**Exercise**: Check each line of the data below for the word "piece", then extract the ones that have it.
■ ■ ■ ■ ■
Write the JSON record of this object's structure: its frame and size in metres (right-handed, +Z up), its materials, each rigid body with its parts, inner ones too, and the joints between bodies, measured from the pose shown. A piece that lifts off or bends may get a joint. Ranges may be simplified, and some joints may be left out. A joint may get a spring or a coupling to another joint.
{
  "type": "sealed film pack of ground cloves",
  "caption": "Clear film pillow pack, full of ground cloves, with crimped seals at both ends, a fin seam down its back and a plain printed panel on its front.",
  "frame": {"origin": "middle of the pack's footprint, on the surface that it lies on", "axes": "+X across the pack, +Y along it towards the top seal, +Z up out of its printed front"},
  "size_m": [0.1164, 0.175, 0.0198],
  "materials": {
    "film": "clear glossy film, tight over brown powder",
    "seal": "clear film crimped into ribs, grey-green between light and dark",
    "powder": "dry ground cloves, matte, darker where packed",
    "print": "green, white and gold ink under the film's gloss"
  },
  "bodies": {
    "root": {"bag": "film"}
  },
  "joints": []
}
■ ■ ■ ■ ■
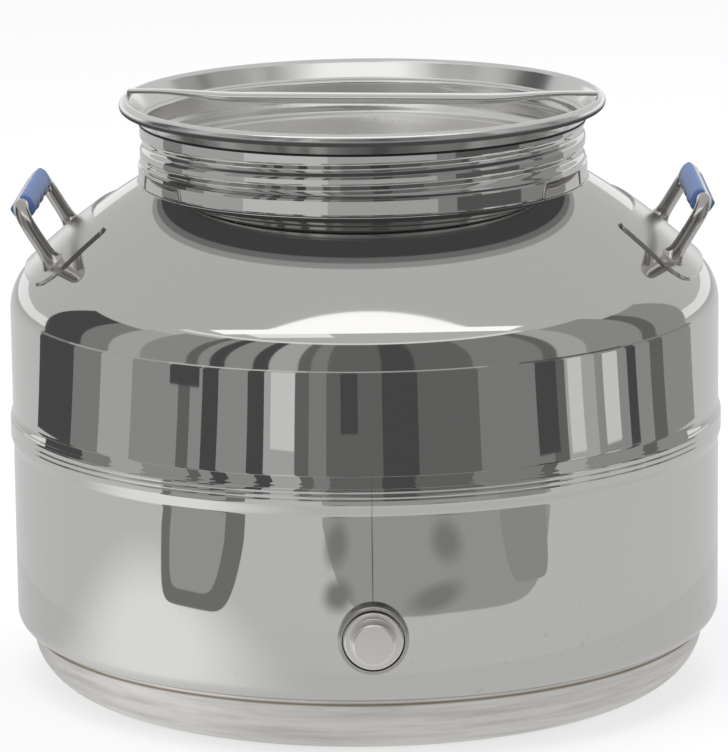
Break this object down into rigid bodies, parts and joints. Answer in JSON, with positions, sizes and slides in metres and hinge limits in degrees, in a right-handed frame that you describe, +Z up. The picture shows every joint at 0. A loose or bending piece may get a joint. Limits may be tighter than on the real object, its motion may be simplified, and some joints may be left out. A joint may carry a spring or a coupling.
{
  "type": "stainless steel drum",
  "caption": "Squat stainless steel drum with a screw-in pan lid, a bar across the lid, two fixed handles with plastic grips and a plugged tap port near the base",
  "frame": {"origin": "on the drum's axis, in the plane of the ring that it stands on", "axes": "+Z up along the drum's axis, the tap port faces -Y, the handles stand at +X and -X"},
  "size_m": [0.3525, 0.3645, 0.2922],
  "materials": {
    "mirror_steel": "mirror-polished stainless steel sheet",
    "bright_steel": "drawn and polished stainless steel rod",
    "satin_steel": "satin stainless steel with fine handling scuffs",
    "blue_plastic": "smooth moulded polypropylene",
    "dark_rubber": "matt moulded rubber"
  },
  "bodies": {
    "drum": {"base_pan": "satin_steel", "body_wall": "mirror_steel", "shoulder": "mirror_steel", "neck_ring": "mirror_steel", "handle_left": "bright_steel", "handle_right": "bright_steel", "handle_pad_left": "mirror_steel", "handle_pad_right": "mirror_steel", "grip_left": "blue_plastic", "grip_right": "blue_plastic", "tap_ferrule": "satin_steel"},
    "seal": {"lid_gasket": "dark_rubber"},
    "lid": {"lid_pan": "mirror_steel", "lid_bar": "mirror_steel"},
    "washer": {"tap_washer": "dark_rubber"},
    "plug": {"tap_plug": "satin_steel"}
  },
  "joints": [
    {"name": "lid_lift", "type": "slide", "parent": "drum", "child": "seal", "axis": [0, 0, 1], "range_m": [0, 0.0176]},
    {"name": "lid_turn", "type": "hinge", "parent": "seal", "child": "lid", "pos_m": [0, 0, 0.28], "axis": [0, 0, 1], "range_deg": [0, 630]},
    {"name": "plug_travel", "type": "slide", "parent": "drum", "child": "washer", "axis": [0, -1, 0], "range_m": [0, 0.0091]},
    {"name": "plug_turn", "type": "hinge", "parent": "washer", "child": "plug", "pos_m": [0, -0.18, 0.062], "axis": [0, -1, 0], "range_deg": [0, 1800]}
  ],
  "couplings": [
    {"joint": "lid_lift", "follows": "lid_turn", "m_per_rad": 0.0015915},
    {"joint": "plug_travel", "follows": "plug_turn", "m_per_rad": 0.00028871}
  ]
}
■ ■ ■ ■ ■
**Task response**:
Write the JSON record of this object's structure: its frame and size in metres (right-handed, +Z up), its materials, each rigid body with its parts, inner ones too, and the joints between bodies, measured from the pose shown. A piece that lifts off or bends may get a joint. Ranges may be simplified, and some joints may be left out. A joint may get a spring or a coupling to another joint.
Break this object down into rigid bodies, parts and joints. Answer in JSON, with positions, sizes and slides in metres and hinge limits in degrees, in a right-handed frame that you describe, +Z up. The picture shows every joint at 0. A loose or bending piece may get a joint. Limits may be tighter than on the real object, its motion may be simplified, and some joints may be left out. A joint may carry a spring or a coupling.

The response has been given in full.